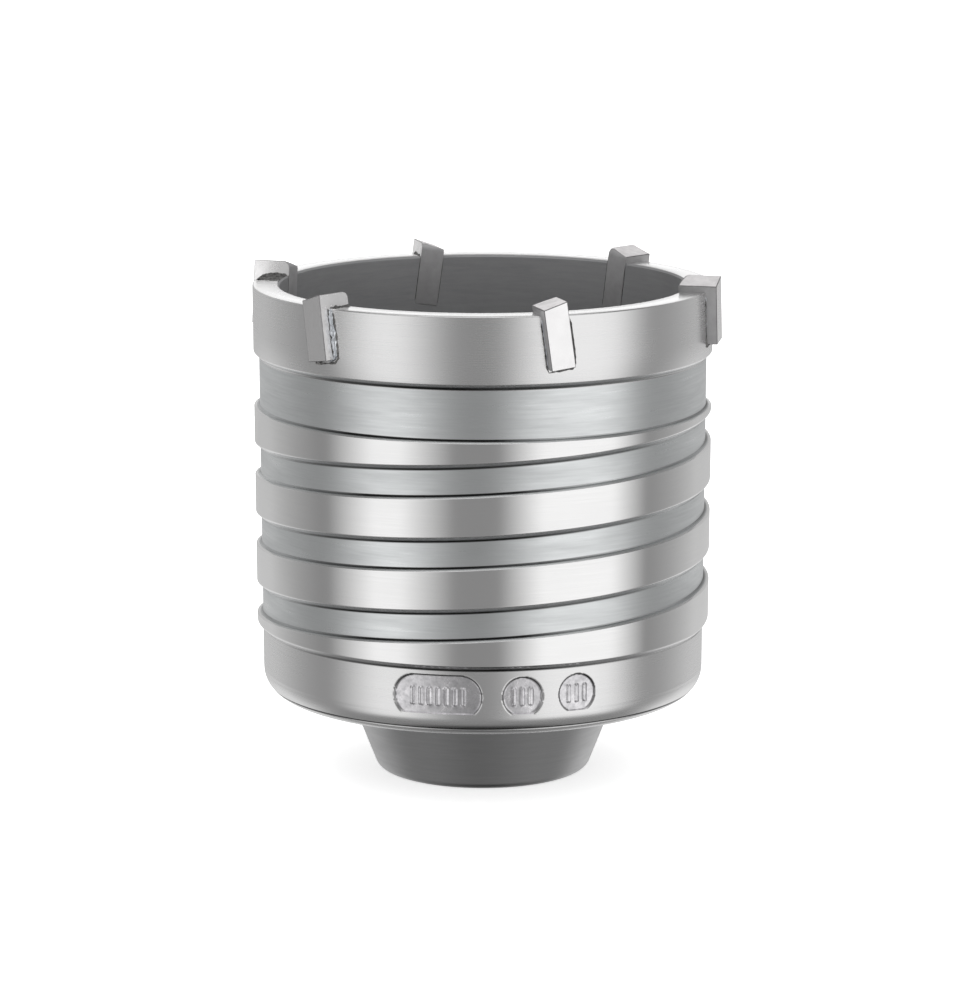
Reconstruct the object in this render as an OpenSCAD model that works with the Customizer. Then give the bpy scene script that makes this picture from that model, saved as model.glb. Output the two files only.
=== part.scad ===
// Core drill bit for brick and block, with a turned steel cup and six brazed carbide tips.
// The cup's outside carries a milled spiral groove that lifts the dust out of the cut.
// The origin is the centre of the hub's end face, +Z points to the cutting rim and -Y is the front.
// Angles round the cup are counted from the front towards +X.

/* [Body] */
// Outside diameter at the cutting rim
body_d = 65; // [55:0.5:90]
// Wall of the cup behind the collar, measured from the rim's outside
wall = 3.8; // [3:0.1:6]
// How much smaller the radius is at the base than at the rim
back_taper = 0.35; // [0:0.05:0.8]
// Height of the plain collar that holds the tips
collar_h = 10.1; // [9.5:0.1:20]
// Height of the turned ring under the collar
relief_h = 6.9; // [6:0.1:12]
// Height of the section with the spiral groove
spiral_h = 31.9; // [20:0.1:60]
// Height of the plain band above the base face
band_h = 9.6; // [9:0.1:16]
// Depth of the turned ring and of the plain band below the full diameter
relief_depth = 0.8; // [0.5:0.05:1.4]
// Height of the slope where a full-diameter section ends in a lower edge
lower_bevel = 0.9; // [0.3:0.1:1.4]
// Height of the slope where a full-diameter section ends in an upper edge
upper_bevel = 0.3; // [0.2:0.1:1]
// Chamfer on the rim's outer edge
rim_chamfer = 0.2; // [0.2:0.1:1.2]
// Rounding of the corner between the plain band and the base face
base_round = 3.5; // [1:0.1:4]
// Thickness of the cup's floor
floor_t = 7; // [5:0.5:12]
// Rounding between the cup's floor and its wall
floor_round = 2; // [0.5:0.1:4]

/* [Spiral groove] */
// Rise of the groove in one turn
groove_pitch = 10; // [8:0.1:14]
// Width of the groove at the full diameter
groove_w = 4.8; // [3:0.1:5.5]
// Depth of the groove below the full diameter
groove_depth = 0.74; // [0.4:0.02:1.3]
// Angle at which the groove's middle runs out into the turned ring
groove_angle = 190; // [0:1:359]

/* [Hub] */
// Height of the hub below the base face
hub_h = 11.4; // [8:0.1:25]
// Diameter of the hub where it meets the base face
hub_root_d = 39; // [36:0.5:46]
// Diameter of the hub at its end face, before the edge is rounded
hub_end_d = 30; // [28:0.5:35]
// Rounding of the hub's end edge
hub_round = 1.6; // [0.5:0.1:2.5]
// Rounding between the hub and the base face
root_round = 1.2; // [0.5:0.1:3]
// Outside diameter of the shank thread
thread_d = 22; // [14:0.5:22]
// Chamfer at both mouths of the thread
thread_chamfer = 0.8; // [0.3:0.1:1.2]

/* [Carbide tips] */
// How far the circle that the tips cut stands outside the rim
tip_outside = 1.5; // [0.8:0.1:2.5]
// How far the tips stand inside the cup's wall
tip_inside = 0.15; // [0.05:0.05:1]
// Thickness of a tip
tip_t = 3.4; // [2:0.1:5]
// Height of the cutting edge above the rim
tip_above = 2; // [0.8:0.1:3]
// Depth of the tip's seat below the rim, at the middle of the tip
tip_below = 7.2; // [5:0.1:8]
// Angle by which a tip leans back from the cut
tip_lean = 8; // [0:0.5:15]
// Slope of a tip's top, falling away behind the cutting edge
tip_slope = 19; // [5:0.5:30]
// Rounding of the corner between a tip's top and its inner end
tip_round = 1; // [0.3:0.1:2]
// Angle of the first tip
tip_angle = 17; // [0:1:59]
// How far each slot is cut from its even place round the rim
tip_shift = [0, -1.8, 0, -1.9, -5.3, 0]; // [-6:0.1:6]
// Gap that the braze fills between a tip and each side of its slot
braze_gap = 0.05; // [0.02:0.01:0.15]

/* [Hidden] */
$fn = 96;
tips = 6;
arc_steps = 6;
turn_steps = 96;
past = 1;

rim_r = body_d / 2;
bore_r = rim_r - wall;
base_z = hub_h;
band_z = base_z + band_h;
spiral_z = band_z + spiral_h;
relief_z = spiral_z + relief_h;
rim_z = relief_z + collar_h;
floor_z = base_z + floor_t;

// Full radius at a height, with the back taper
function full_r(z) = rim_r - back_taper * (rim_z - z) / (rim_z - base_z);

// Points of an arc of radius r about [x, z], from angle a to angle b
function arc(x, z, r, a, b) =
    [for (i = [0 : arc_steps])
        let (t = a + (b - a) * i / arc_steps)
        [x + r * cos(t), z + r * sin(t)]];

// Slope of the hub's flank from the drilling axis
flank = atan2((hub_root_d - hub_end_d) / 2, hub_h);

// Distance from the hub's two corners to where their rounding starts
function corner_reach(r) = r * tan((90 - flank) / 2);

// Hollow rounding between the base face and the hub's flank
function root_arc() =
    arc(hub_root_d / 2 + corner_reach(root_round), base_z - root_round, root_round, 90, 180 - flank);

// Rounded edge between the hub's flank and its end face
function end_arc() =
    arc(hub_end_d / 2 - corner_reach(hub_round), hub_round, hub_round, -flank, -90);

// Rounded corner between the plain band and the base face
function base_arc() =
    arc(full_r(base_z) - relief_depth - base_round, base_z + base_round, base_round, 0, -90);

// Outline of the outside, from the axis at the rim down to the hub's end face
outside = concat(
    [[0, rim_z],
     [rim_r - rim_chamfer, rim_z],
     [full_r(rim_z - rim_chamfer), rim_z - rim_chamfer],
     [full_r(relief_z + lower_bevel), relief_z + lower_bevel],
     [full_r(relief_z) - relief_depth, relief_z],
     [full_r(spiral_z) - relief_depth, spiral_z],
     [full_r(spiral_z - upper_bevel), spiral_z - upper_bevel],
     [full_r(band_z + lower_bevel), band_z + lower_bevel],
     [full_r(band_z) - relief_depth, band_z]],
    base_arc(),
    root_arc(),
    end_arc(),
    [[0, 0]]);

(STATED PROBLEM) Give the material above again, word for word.

(WRITTEN RESPONSE)
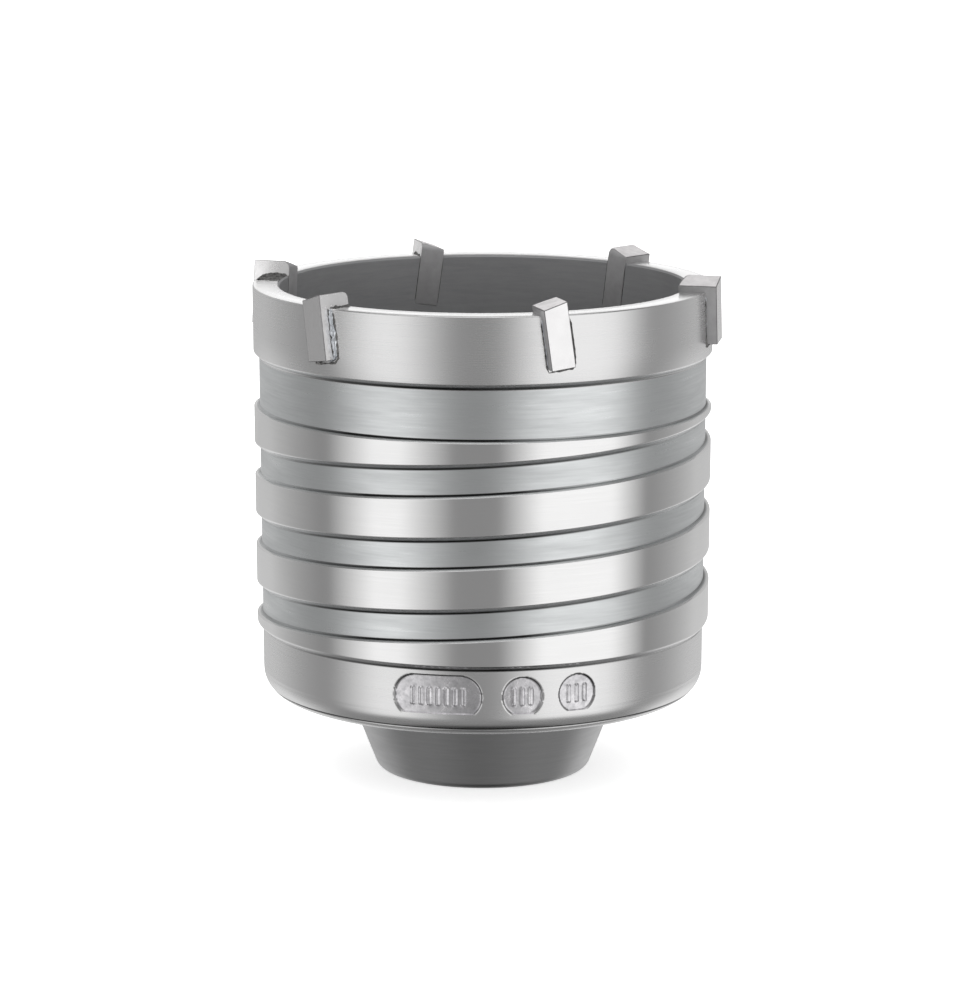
Reconstruct the object in this render as an OpenSCAD model that works with the Customizer. Then give the bpy scene script that makes this picture from that model, saved as model.glb. Output the two files only.
=== part.scad ===
// Core drill bit for brick and block, with a turned steel cup and six brazed carbide tips.
// The cup's outside carries a milled spiral groove that lifts the dust out of the cut.
// The origin is the centre of the hub's end face, +Z points to the cutting rim and -Y is the front.
// Angles round the cup are counted from the front towards +X.

/* [Body] */
// Outside diameter at the cutting rim
body_d = 65; // [55:0.5:90]
// Wall of the cup behind the collar, measured from the rim's outside
wall = 3.8; // [3:0.1:6]
// How much smaller the radius is at the base than at the rim
back_taper = 0.35; // [0:0.05:0.8]
// Height of the plain collar that holds the tips
collar_h = 10.1; // [9.5:0.1:20]
// Height of the turned ring under the collar
relief_h = 6.9; // [6:0.1:12]
// Height of the section with the spiral groove
spiral_h = 31.9; // [20:0.1:60]
// Height of the plain band above the base face
band_h = 9.6; // [9:0.1:16]
// Depth of the turned ring and of the plain band below the full diameter
relief_depth = 0.8; // [0.5:0.05:1.4]
// Height of the slope where a full-diameter section ends in a lower edge
lower_bevel = 0.9; // [0.3:0.1:1.4]
// Height of the slope where a full-diameter section ends in an upper edge
upper_bevel = 0.3; // [0.2:0.1:1]
// Chamfer on the rim's outer edge
rim_chamfer = 0.2; // [0.2:0.1:1.2]
// Rounding of the corner between the plain band and the base face
base_round = 3.5; // [1:0.1:4]
// Thickness of the cup's floor
floor_t = 7; // [5:0.5:12]
// Rounding between the cup's floor and its wall
floor_round = 2; // [0.5:0.1:4]

/* [Spiral groove] */
// Rise of the groove in one turn
groove_pitch = 10; // [8:0.1:14]
// Width of the groove at the full diameter
groove_w = 4.8; // [3:0.1:5.5]
// Depth of the groove below the full diameter
groove_depth = 0.74; // [0.4:0.02:1.3]
// Angle at which the groove's middle runs out into the turned ring
groove_angle = 190; // [0:1:359]

/* [Hub] */
// Height of the hub below the base face
hub_h = 11.4; // [8:0.1:25]
// Diameter of the hub where it meets the base face
hub_root_d = 39; // [36:0.5:46]
// Diameter of the hub at its end face, before the edge is rounded
hub_end_d = 30; // [28:0.5:35]
// Rounding of the hub's end edge
hub_round = 1.6; // [0.5:0.1:2.5]
// Rounding between the hub and the base face
root_round = 1.2; // [0.5:0.1:3]
// Outside diameter of the shank thread
thread_d = 22; // [14:0.5:22]
// Chamfer at both mouths of the thread
thread_chamfer = 0.8; // [0.3:0.1:1.2]

/* [Carbide tips] */
// How far the circle that the tips cut stands outside the rim
tip_outside = 1.5; // [0.8:0.1:2.5]
// How far the tips stand inside the cup's wall
tip_inside = 0.15; // [0.05:0.05:1]
// Thickness of a tip
tip_t = 3.4; // [2:0.1:5]
// Height of the cutting edge above the rim
tip_above = 2; // [0.8:0.1:3]
// Depth of the tip's seat below the rim, at the middle of the tip
tip_below = 7.2; // [5:0.1:8]
// Angle by which a tip leans back from the cut
tip_lean = 8; // [0:0.5:15]
// Slope of a tip's top, falling away behind the cutting edge
tip_slope = 19; // [5:0.5:30]
// Rounding of the corner between a tip's top and its inner end
tip_round = 1; // [0.3:0.1:2]
// Angle of the first tip
tip_angle = 17; // [0:1:59]
// How far each slot is cut from its even place round the rim
tip_shift = [0, -1.8, 0, -1.9, -5.3, 0]; // [-6:0.1:6]
// Gap that the braze fills between a tip and each side of its slot
braze_gap = 0.05; // [0.02:0.01:0.15]

/* [Hidden] */
$fn = 96;
tips = 6;
arc_steps = 6;
turn_steps = 96;
past = 1;

rim_r = body_d / 2;
bore_r = rim_r - wall;
base_z = hub_h;
band_z = base_z + band_h;
spiral_z = band_z + spiral_h;
relief_z = spiral_z + relief_h;
rim_z = relief_z + collar_h;
floor_z = base_z + floor_t;

// Full radius at a height, with the back taper
function full_r(z) = rim_r - back_taper * (rim_z - z) / (rim_z - base_z);

// Points of an arc of radius r about [x, z], from angle a to angle b
function arc(x, z, r, a, b) =
    [for (i = [0 : arc_steps])
        let (t = a + (b - a) * i / arc_steps)
        [x + r * cos(t), z + r * sin(t)]];

// Slope of the hub's flank from the drilling axis
flank = atan2((hub_root_d - hub_end_d) / 2, hub_h);

// Distance from the hub's two corners to where their rounding starts
function corner_reach(r) = r * tan((90 - flank) / 2);

// Hollow rounding between the base face and the hub's flank
function root_arc() =
    arc(hub_root_d / 2 + corner_reach(root_round), base_z - root_round, root_round, 90, 180 - flank);

// Rounded edge between the hub's flank and its end face
function end_arc() =
    arc(hub_end_d / 2 - corner_reach(hub_round), hub_round, hub_round, -flank, -90);

// Rounded corner between the plain band and the base face
function base_arc() =
    arc(full_r(base_z) - relief_depth - base_round, base_z + base_round, base_round, 0, -90);

// Outline of the outside, from the axis at the rim down to the hub's end face
outside = concat(
    [[0, rim_z],
     [rim_r - rim_chamfer, rim_z],
     [full_r(rim_z - rim_chamfer), rim_z - rim_chamfer],
     [full_r(relief_z + lower_bevel), relief_z + lower_bevel],
     [full_r(relief_z) - relief_depth, relief_z],
     [full_r(spiral_z) - relief_depth, spiral_z],
     [full_r(spiral_z - upper_bevel), spiral_z - upper_bevel],
     [full_r(band_z + lower_bevel), band_z + lower_bevel],
     [full_r(band_z) - relief_depth, band_z]],
    base_arc(),
    root_arc(),
    end_arc(),
    [[0, 0]]);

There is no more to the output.